* **SUPPLIED MATERIAL**:
-=-=-=-=-

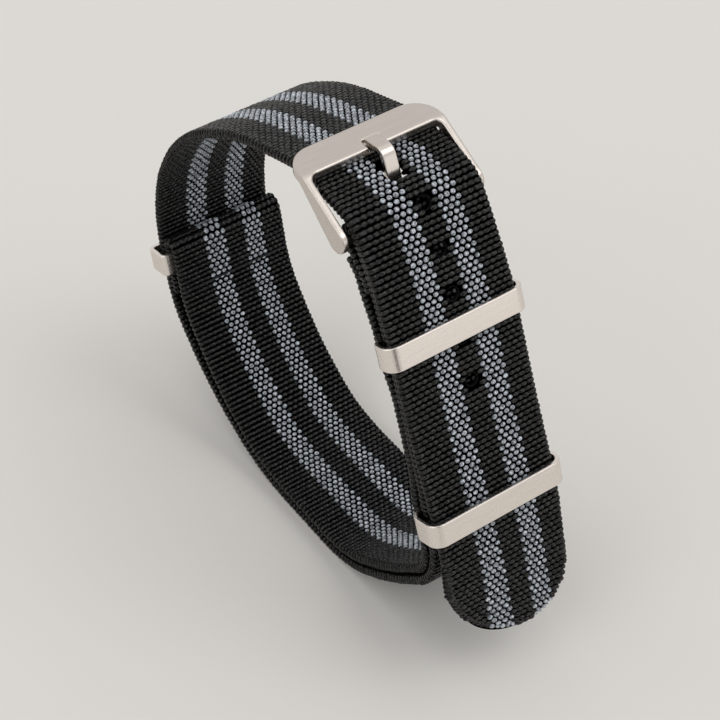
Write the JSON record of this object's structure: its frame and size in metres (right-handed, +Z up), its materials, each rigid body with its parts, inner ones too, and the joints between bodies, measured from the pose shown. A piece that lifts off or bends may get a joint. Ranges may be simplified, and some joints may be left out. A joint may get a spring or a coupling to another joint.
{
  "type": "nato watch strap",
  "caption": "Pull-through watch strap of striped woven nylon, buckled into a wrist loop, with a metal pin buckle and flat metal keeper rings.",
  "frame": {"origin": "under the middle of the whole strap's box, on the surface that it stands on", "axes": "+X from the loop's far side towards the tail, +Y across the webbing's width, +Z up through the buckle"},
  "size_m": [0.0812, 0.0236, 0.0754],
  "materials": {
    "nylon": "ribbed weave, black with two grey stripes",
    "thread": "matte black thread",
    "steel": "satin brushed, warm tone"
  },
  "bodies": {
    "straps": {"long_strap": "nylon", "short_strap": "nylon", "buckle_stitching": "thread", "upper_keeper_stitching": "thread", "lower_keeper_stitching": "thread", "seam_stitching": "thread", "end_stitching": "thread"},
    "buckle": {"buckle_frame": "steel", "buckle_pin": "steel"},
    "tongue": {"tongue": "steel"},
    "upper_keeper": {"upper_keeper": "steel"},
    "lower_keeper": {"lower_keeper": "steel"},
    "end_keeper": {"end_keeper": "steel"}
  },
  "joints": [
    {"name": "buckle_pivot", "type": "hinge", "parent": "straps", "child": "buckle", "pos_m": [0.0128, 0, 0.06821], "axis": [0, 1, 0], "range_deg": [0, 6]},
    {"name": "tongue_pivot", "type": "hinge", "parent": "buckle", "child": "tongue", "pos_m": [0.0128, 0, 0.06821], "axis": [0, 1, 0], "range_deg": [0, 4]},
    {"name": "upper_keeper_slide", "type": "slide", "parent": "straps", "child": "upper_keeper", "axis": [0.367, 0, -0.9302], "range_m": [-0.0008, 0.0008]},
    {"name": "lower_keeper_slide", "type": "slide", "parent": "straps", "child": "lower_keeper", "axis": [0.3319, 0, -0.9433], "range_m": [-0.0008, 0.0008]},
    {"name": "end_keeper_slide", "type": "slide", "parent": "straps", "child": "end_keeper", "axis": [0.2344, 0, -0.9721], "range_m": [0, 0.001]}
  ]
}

-=-=-=-=-

* **REQUIREMENTS**: Return every line exactly.

* **FULL SOLUTION**:
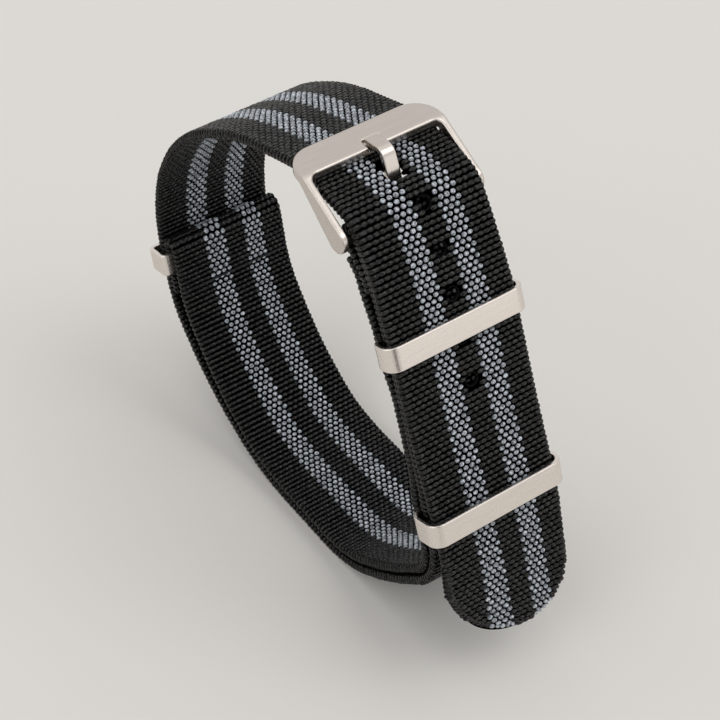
Write the JSON record of this object's structure: its frame and size in metres (right-handed, +Z up), its materials, each rigid body with its parts, inner ones too, and the joints between bodies, measured from the pose shown. A piece that lifts off or bends may get a joint. Ranges may be simplified, and some joints may be left out. A joint may get a spring or a coupling to another joint.
{
  "type": "nato watch strap",
  "caption": "Pull-through watch strap of striped woven nylon, buckled into a wrist loop, with a metal pin buckle and flat metal keeper rings.",
  "frame": {"origin": "under the middle of the whole strap's box, on the surface that it stands on", "axes": "+X from the loop's far side towards the tail, +Y across the webbing's width, +Z up through the buckle"},
  "size_m": [0.0812, 0.0236, 0.0754],
  "materials": {
    "nylon": "ribbed weave, black with two grey stripes",
    "thread": "matte black thread",
    "steel": "satin brushed, warm tone"
  },
  "bodies": {
    "straps": {"long_strap": "nylon", "short_strap": "nylon", "buckle_stitching": "thread", "upper_keeper_stitching": "thread", "lower_keeper_stitching": "thread", "seam_stitching": "thread", "end_stitching": "thread"},
    "buckle": {"buckle_frame": "steel", "buckle_pin": "steel"},
    "tongue": {"tongue": "steel"},
    "upper_keeper": {"upper_keeper": "steel"},
    "lower_keeper": {"lower_keeper": "steel"},
    "end_keeper": {"end_keeper": "steel"}
  },
  "joints": [
    {"name": "buckle_pivot", "type": "hinge", "parent": "straps", "child": "buckle", "pos_m": [0.0128, 0, 0.06821], "axis": [0, 1, 0], "range_deg": [0, 6]},
    {"name": "tongue_pivot", "type": "hinge", "parent": "buckle", "child": "tongue", "pos_m": [0.0128, 0, 0.06821], "axis": [0, 1, 0], "range_deg": [0, 4]},
    {"name": "upper_keeper_slide", "type": "slide", "parent": "straps", "child": "upper_keeper", "axis": [0.367, 0, -0.9302], "range_m": [-0.0008, 0.0008]},
    {"name": "lower_keeper_slide", "type": "slide", "parent": "straps", "child": "lower_keeper", "axis": [0.3319, 0, -0.9433], "range_m": [-0.0008, 0.0008]},
    {"name": "end_keeper_slide", "type": "slide", "parent": "straps", "child": "end_keeper", "axis": [0.2344, 0, -0.9721], "range_m": [0, 0.001]}
  ]
}